Teria sido delinquente
@Verdade: Quer citar alguns exemplos de tais actividades?
CN: Fui ajudante nas obras de construção civil. É uma fase que também me orgulha porque – se eu fosse pobre de espírito – podia ter sido um delinquente. ´Penso que foram experiências edificantes. Não desejo que alguém experimente peripécias que não planeou para a sua vida, mas sinto que elas, às vezes, edificam a personalidade. Talvez, se a vida tivesse sido um mar de rosas para mim, eu teria, hoje, uma forma leviana de encará- la. Não ter tido uma casa, um lar para viver mesmo tendo um filho, uma família – até conseguir isso – foi uma experiência horrível que me serviu de campo de treinamento.
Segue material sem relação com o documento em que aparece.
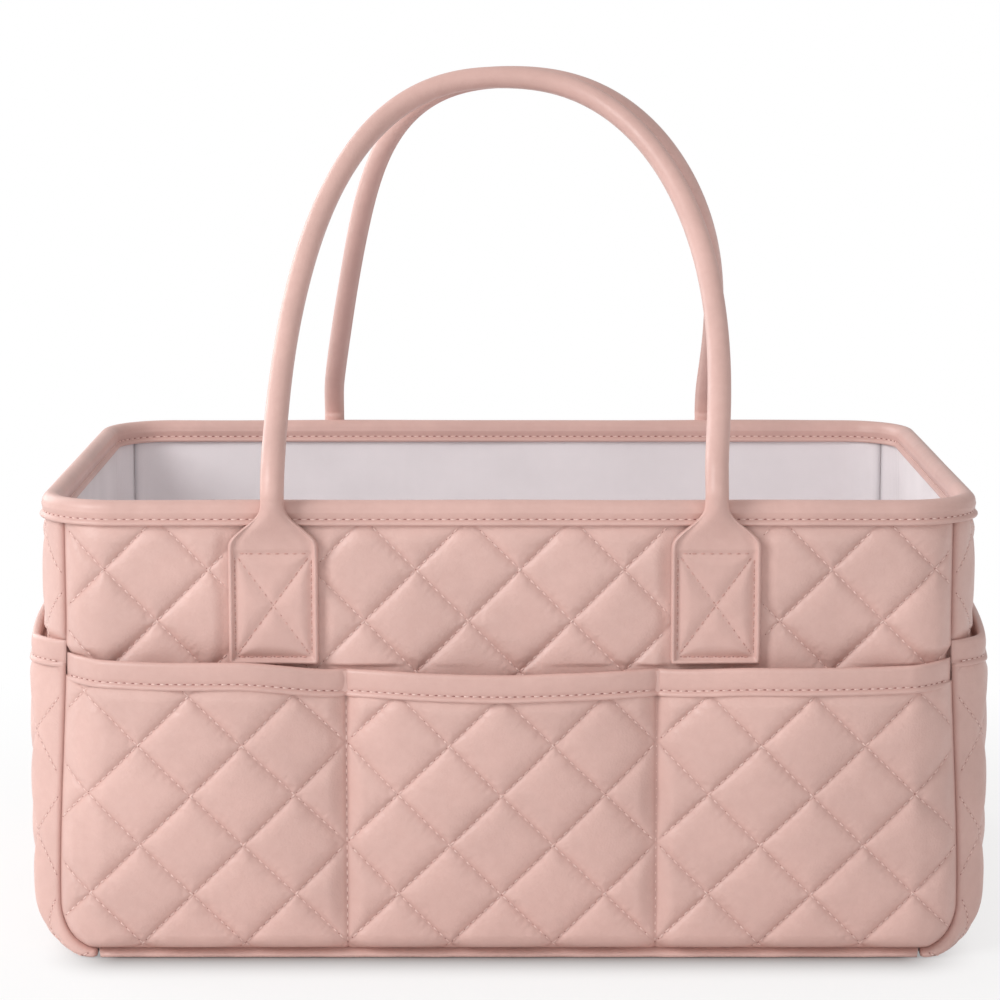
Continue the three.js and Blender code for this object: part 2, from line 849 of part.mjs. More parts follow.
const tabProud = quiltPuff * tabPress + gap;
const neckProud = gap + rimBindingThick + gap;
const pivotOut = halfDepth + neckProud + handleRadius;
const neckTop = pivotHeight - ballRadius - ballClearance;
const domeDrop = neckDome - Math.sqrt(neckDome ** 2 - handleRadius ** 2);
const neckDegrees = [-45, -5, 20, 45, 70, 110, 135, 160, 185, 225, 255, 285];
const edgeSideShare = 0.6;
const tipDropShare = 0.25;
const tipRadiusShare = 0.5;

function tabRing(tabX, { z, half, field, roll = 0, proud = tabProud, radius = handleRadius }) {
  const side = [
    [-half, 0],
    [-half, tabEdge * edgeSideShare],
    [-half + tabEdge * (1 - edgeSideShare), tabEdge],
    [-half + tabEdgeWidth, tabEdge],
    [-half + tabEdgeWidth + tabEdgeStep, field],
  ];
  const mirrored = [...side].reverse().map(([u, p]) => [-u, p]);
  const flat = [...side, ...mirrored, [half / 3, 0], [-half / 3, 0]];
  return flat.map(([u, p], k) => {
    const angle = THREE.MathUtils.degToRad(neckDegrees[k]);
    const across = mix(u, -radius * Math.cos(angle), roll);
    const out = mix(p, handleRadius + radius * Math.sin(angle), roll);
    return [tabX + across, -(halfDepth + proud + out), z];
  });
}

function buildTab(tabX) {
  const half = tabWidth / 2;
  const flareSteps = 6;
  const liftShare = 0.4;
  const flare = count(flareSteps + 1).map((k) => {
    const share = k / flareSteps;
    return {
      z: mix(tabShoulder, tabNeck, share),
      half: mix(half, handleRadius, smooth(share)),
      field: tabEdge,
      roll: smooth(share),
      proud: mix(tabProud, neckProud, clamp(share / liftShare)),
    };
  });
  const round = { half: handleRadius, field: tabEdge, roll: 1, proud: neckProud };
  const rings = [
    { z: tabBottom, half: half - tabCorner, field: tabEdge },
    { z: tabBottom + tabCorner, half, field: tabEdge },
    { z: tabBottom + tabEdgeWidth, half, field: tabEdge },
    { z: tabBottom + tabEdgeWidth + tabEdgeStep, half, field: tabField },
    { z: tabShoulder - 2 * tabEdgeWidth, half, field: tabField },
    { z: tabShoulder - tabEdgeWidth, half, field: tabEdge },
    ...flare,
    { z: neckTop - domeDrop, ...round },
    { z: neckTop - domeDrop * tipDropShare, ...round, radius: handleRadius * tipRadiusShare },
  ];
  const foot = [tabX, -(halfDepth + tabProud + tabEdge / 2), tabBottom];
  return loft(rings.map((ring) => tabRing(tabX, ring)), foot, [tabX, -pivotOut, neckTop]);
}

// Handles: a leather sleeve round a rope core, leaning in until the two nearly meet

const apexOut = handleRadius + apexGap / 2;
const handleRise = Math.hypot(apexHeight - pivotHeight, pivotOut - apexOut);
const handleLean = Math.atan2(pivotOut - apexOut, apexHeight - pivotHeight);
const coreRadius = handleRadius - coverThick - gap;
const coverStart = ballRadius + gap * 2;
const ballDegrees = [35, 65, 90, 115];

/** Centreline of a handle in its own frame, from the left pivot up over the arch to the right one. */
function handleRoute({ sway, shift, belly }) {
  const middle = (tabLeftX + tabRightX) / 2;
  const halfSpan = (tabRightX - tabLeftX) / 2;
  const exponent = 2 / handleSquareness;
  const arch = count(handleStations + 1).map((k) => {
    const angle = (Math.PI * k) / handleStations;
    const across = -Math.sign(Math.cos(angle)) * Math.abs(Math.cos(angle)) ** exponent;
    const rise = handleStub + (handleRise - handleStub) * Math.abs(Math.sin(angle)) ** exponent;
    const share = (rise - handleStub) / (handleRise - handleStub);
    const swell = Math.sin(Math.PI * share);
    const x = middle + halfSpan * across + sway * share + swell * (shift + Math.sign(across) * belly);
    return new THREE.Vector3(x, -handleBow * swell, rise);
  });
  return { left: tabLeftX, right: tabRightX, arch };
}

function ringsAlong(stations, radii, sides) {
  return stations.map((centre, k) => {
    const before = stations[Math.max(k - 1, 0)];
    const after = stations[Math.min(k + 1, stations.length - 1)];
    const tangent = after.clone().sub(before).normalize();
    const normal = new THREE.Vector3(0, 1, 0).addScaledVector(tangent, -tangent.y).normalize();
    const binormal = tangent.clone().cross(normal);
    return count(sides).map((m) => {
      const angle = (2 * Math.PI * m) / sides;
      const place = centre.clone().addScaledVector(normal, radii[k] * Math.cos(angle));
      return place.addScaledVector(binormal, radii[k] * Math.sin(angle)).toArray();
    });
  });
}

function buildHandleCover(drape) {
  const { left, right, arch } = handleRoute(drape);
  const end = (x) => new THREE.Vector3(x, 0, coverStart);
  const stations = [end(left), ...arch, end(right)];
  const outer = ringsAlong(stations, stations.map(() => handleRadius), handleSides);
  const inner = ringsAlong(stations, stations.map(() => handleRadius - coverThick), handleSides);
  return pipe(outer, inner);
}

function buildHandleCore(drape) {
  const { left, right, arch } = handleRoute(drape);
  const ballTop = 180 - THREE.MathUtils.radToDeg(Math.asin(coreRadius / ballRadius));
  const ball = [...ballDegrees, ballTop].map((degree) => {
    const angle = THREE.MathUtils.degToRad(degree);
    return { rise: -ballRadius * Math.cos(angle), radius: ballRadius * Math.sin(angle) };
  });
  const leftBall = ball.map(({ rise }) => new THREE.Vector3(left, 0, rise));
  const rightBall = ball.map(({ rise }) => new THREE.Vector3(right, 0, rise)).reverse();
  const ballRadii = ball.map(({ radius }) => radius);
  const stations = [...leftBall, ...arch, ...rightBall];
  const radii = [...ballRadii, ...arch.map(() => coreRadius), ...[...ballRadii].reverse()];
  const rings = ringsAlong(stations, radii, coreSides);
  return loft(rings, [left, 0, -ballRadius], [right, 0, -ballRadius]);
}

function addHandle(frame, name, drape) {
  const hinge = new THREE.Group();
  hinge.position.set(0, -pivotOut, pivotHeight);
  hinge.rotation.x = -handleLean;
  addPiece(hinge, `${name}_cover`, buildHandleCover(drape), deepPink);
  addPiece(hinge, `${name}_core`, buildHandleCore(drape), coreWhite);
  frame.add(hinge);
}

// Assembly: the back is the front turned half round

function addLongFace(name, drape) {
  const frame = new THREE.Group();
  if (name === 'back') frame.rotation.z = Math.PI;
  addPiece(frame, `${name}_panel`, buildFacePanel(), pink);
  addPiece(frame, `${name}_pocket`, buildFacePocket(), pink);
  addPiece(frame, `${name}_pocket_binding`, buildFacePocketBinding(), deepPink);
  addPiece(frame, `${name}_board`, buildFaceBoard(), boardGrey);
  addPiece(frame, `${name}_lining`, buildFaceLining(), liningGrey);
  addPiece(frame, `${name}_tab_a`, buildTab(tabLeftX), deepPink);
  addPiece(frame, `${name}_tab_b`, buildTab(tabRightX), deepPink);
  addHandle(frame, `${name}_handle`, drape);
  caddy.add(frame);
}

function addEnd(name, hand) {
  addPiece(caddy, `${name}_pocket`, buildEndPocket(hand), pink);
  addPiece(caddy, `${name}_pocket_binding`, buildEndPocketBinding(hand), deepPink);
  const board = addPiece(caddy, `${name}_board`, buildEndBoard(), boardGrey);
  if (hand < 0) board.rotation.z = Math.PI;
  addPiece(caddy, `${name}_lining`, buildEndLining(hand), liningGrey);
}

addPiece(caddy, 'side_and_base_strip', buildStrip(), pink);
addLongFace('front', frontDrape);
addLongFace('back', backDrape);
addEnd('left', -1);
addEnd('right', 1);
addPiece(caddy, 'base_board', buildBaseBoard(), boardGrey);
addPiece(caddy, 'floor_lining', buildFloorLining(), liningGrey);
addPiece(caddy, 'rim_binding', buildRimBinding(), deepPink);

export default caddy;
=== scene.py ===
import math
from functools import cached_property

import bpy
import numpy as np
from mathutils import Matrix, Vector


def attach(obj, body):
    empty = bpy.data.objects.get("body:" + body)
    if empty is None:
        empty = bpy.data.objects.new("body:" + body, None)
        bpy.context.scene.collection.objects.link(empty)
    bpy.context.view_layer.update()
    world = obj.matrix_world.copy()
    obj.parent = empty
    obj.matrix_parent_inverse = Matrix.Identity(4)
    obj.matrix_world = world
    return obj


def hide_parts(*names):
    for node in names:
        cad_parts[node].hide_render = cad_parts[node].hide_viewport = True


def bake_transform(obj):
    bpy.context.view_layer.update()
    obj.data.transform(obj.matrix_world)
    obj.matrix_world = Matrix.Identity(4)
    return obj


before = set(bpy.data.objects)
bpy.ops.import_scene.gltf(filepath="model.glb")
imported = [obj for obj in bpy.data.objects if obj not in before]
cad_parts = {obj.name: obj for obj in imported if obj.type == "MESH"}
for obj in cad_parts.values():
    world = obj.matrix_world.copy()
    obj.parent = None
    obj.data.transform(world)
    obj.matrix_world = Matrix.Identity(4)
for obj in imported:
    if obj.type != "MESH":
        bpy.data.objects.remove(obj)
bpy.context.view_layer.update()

# The looks of a quilted diaper caddy. Shapes are worked out in millimetres, on a body with the
# photograph's proportions, and brought to metres and to the solids' size where a mesh is made.

FIT = 1.012
MM = 0.001 * FIT
GROUND = 0.1

# Body
HALF_LENGTH = 183.5
HALF_DEPTH = 125.0
HEIGHT = 183.0
UPRIGHT = 30.0
HEM = 10.0
HEEL = 22.0
LOW_UPRIGHT = 17.0
GAP = 0.3
FACE_FLAT = HALF_LENGTH - UPRIGHT
END_FLAT = HALF_DEPTH - UPRIGHT
SEAM_ANGLE = math.pi / 4
WALL_TOP = 179.7
RIM_FOOT = 173.3
LINING_SINK = 4.4
CAVITY_SINK = 5.2
PADDING = 2.6
BOARD_THICK = 1.2
BOARD_TOP = 170.0
BOARD_CORNER = 14.0
RECESS = 2.6
SEAM_TUCK = 1.5

# Quilting
PITCH = 40.4
SPACING = PITCH / math.sqrt(2)
PUFF = 2.3
PILLOW_FALL = 2.1
SWATCH_CELLS = 3
SWATCH_STEPS = 24
SWATCH_SCALE = 0.05
SWATCH_FRAMES = 24
SWATCH_CLOTH = {
    "quality": 5,
    "tension_stiffness": 30,
    "compression_stiffness": 30,
    "shear_stiffness": 10,
    "bending_stiffness": 3,
    "air_damping": 3,
    "tension_damping": 10,
    "compression_damping": 10,
    "shear_damping": 10,
    "bending_damping": 2,
    "vertex_group_mass": "sewn",
    "use_pressure": True,
    "uniform_pressure_force": 8,
    "shrink_min": -0.03,
    "shrink_max": -0.03,
}
SEAM_FADE = 9.0
# Width of the painted shade along the seams
SEAM_SHADE_WIDE = 1.4
PANEL_FOOT = 92.0
STRIP_FOOT = 104.0
END_FADE = 26.0
LIP_OUT = 3.6
HEM_SEAM = 0.35
PANEL_QUILT = (4.3, 155.9)
POCKET_QUILT = (-2.9, 68.0)
END_QUILT = (0.0, 149.0)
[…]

@Verdade: Arrependeu-se de ter “abandonado” o país?
CN: Não! Sempre quis voltar a Moçambique. A minha vontade ¬– e acho que é da maioria das pessoas – era que houvesse, no país, condições para que pudéssemos viver bem e em paz. O meu desejo era de nunca ter saído de Moçambique. Isso não era possível naquela altura. Hoje, temos a paz porque as armas se calaram, mas há muitas carências sociais.
Acredito que mesmo nos dias actuais há pessoas que são obrigadas a partir para a África do Sul a fim de encontrar trabalho. As pessoas têm vontade de regressar, mas, em Moçambique, não encontram melhores condições para viver. Esse, por exemplo, é o meu caso.
Temos menos dignidade
@Verdade: Então, almeja regressar a Moçambique?
CN: Eu nunca quis sair de Moçambique. As circunstâncias é que me forçaram a emigrar. @Verdade: Neste momento não há condições para retornar?
CN: Eu tenho de criar as minhas condições materiais. É claro que isso acarreta custos e leva o seu tempo. Por aquilo que passei em Portugal sei que todos nós precisamos de, antes de agir, premeditar.
O nosso país é muito bonito – todos sabemos, como também sabemos que neste mundo há muitas rasteiras. Talvez nos dias que correm haja muito mais complicações. É verdade que hoje há melhores condições materiais em Moçambique, mas, na minha opinião, perdemos muito em termos de dignidade.